Another reason has to do with the complexities of trade, in particular trade in services and international trade. Not only can it be difficult to correctly identify, survey and allocate particular financial incomes and expenditures, but also revaluations of assets occur, creating problems of how to value goods and services as such.

At the highest level, due to the expansion of foreign trade, a fraction of local value-added may consist of the local inflation of foreign-produced value-added, simply because imported foreign products are resold locally, at inflated prices, without any corresponding additional local production occurring. This may not necessarily create problems of double counting locally, but if we want to estimate world GDP, we may face double counting problems of some kind.

Does the World Bank double count?

Interestingly, while world Gross Domestic Product (GDP) and world Gross National Product (GNP, now known as Gross National Income or GNI) are conceptually identical values for social accountants (because, by definition, the total net positive international factor income receipts included in GNP exactly cancel out the corresponding total net negative receipts), the World Bank valuation of GNP and GDP differs by about one trillion US dollars, and the difference grows year by year.

The reason here however is not a double-counting error, but that different valuations of national currencies are used.
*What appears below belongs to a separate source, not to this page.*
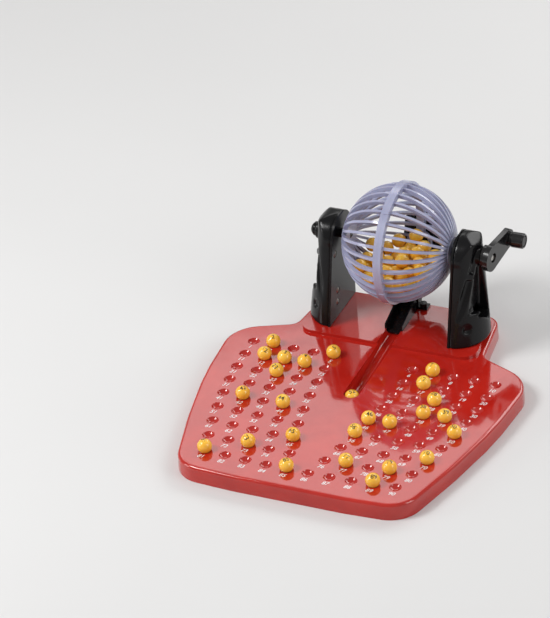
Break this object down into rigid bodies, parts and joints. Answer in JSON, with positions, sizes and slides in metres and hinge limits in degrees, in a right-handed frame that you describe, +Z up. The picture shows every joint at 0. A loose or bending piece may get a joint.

Thus, the World Bank applies "ppp" (purchasing power parity) valuations to GDP, but an "Atlas Method" to estimate GNI. The argument is apparently that if world GDP is treated as an income, it will shrink (the World Bank cites 2004 world GNI of $39.8 trillion and a world GDP of $40.9 trillion, a discrepancy of $1.1 trillion).

One result of these different valuation methods, critics point out, is that it becomes impossible to compare GDP and GNI internationally with respect to the net international transfer of factor-income (mainly profit income), which is excluded from national GDP, but included in national GNI.